СЛОВАРЬ, ИЛИ ЗАГАДКА ОСТРОВСКОГО 4 страница



Экран и сцена. 1990. 25 января

«ЛИТЕРАТУРА — ДЕЛО СУРОВОЕ...»

 

Читая «Письма о литературе» А. Твардовского

 

Раскрываю журнал «Наш современник» с повестью В. Распутина «Пожар» — и думаю: как обрадовался бы её появлению Твардовский! Наверное, не один день говорил бы о ней с каждым, кто заглядывал в его редакторский кабинет; укоризненно взглядывал бы на тех, кто не успел прочитать, и, очень вероятно, да наверняка даже, отписал бы автору небольшое письмецо, где не преминул среди щедрых похвал указать справедливости ради на какие-то видные его глазу несовершенства, досадные «заусеницы» вещи, как он иногда говаривал...

Натыкаюсь в другом журнале на киноповесть известного своими яркими очерками публициста — и так и вижу выражение неподдельной досады на лице Александра Трифоновича: ну зачем ему понадобилось подвергать риску своё доброе имя? Очерки пишет великолепные, а проза не его жанр. Да ещё расхожие киноприёмы! Очередное обольщение кинематографом...

Догадываюсь, что он так бы отозвался, а может быть, и не совсем так, но что не пропустил бы в текущей периодике ничего заметного и не сделал бы поблажек сочинению, подписанному даже дорогим ему именем, за это могу поручиться. Ни опасения вызвать досаду влиятельного автора, ни обязательства доброго знакомства, даже дружбы не были бы приняты им во внимание.

Жизненность, неустарелость его литературных идей и самого подхода ещё раз подтвердила недавно изданная книга «А. Твардовский. Письма о литературе» («Советский писатель», 1985, составитель М.И. Твардовская). Приведу для начала две характерные цитаты.

«...Это так ценно, чтобы у нас завязывалось хоть помаленьку давно утраченное, разбазаренное свойство литературы, чтобы в ней старые и молодые интересовались друг другом, взаимно радовались хорошему»,— пишет он
И.С. Соколову-Микитову, поощряя его интерес к дебютам Владимира Солоухина. А в другом письме профессиональному литератору подаёт пример прямого до оторопи суда: «Моё уважение к Вам не позволяет мне дипломатничать, скажу прямо: это обычное в нашей литературе о деревне добросовестное враньё, сглаживание углов, умолчание о действительных трудностях...»

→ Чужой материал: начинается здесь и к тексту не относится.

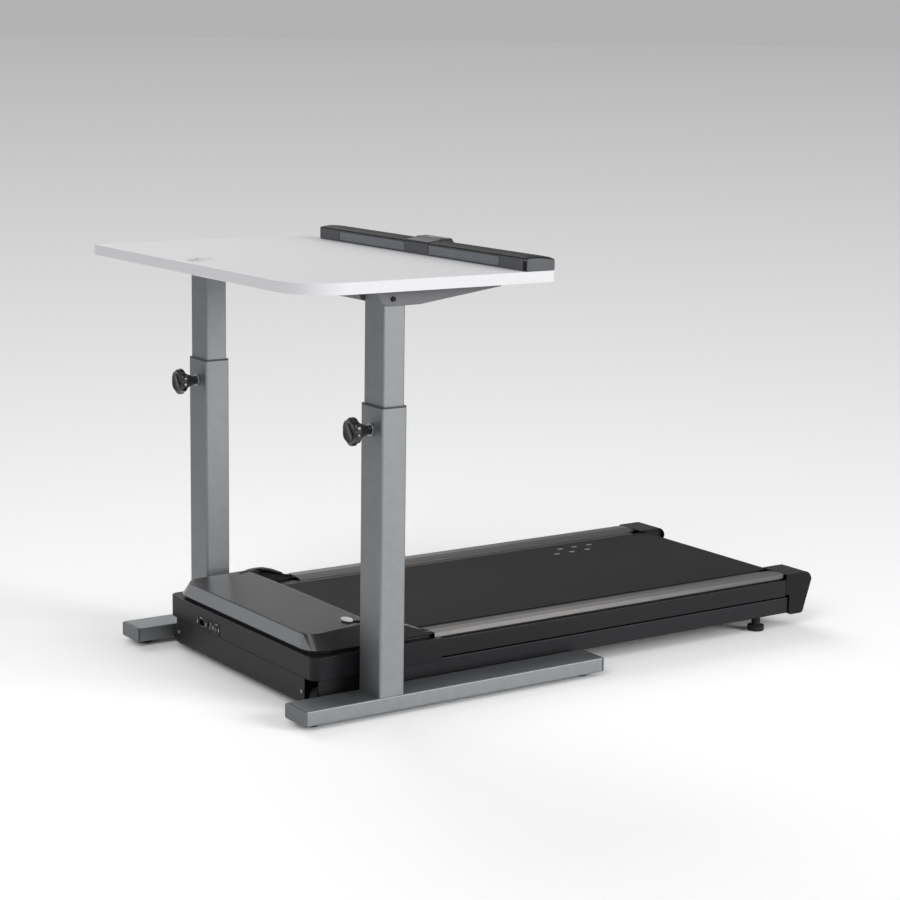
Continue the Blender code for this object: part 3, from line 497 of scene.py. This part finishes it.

Пятнадцать лет, как нет уже среди нас Твардовского, а его мысль и боль о литературе современна, а сейчас особенно насущна.

Надо ли говорить, что автор «Тёркина» любил литературу и был предан жизни. Но так называемую «литературную жизнь» недолюбливал. Ему не по душе было, когда то, что происходит возле литературы или в окрестностях её, начинает как бы замещать её самоё. Оттого он настороженно относился ко всяческой шумихе фанфарных слётов, писательских «десантов», юбилейных заседаний с непременными банкетами за казённый счёт и взаимными восхвалениями гостей и хозяев. «Запой празднословия», как называл это Щедрин, казался ему злом не меньшим, чем запой от зелена вина. Главное дело литературы, считал Твардовский, совершается не в «клубных» разговорах и не на заседаниях, а наедине с пером и бумагой. И лучшая встреча с читателем — это тоже не общение в шумном зале на читательской конференции, а в домашней тишине, когда человек остаётся один на один с книгой. Вот где ей проверка без снисхождений и праздного любопытства к личности творца! Зато неизменно ценил Твардовский читательское письмо — как достоверный, порывом вызванный отклик, и негодовал, когда в некоторых литературных редакциях решались на сочинение или «досочинение» писем за читателя. «Вы помните, сколько Толстой получил откликов на свою знаменитую статью «Не могу молчать»? 67! И это казалось огромной цифрой. А сейчас любая мало-мальски заинтересовавшая читателей в журнале публикация вызывает сотни откликов. Вот чем можно гордиться»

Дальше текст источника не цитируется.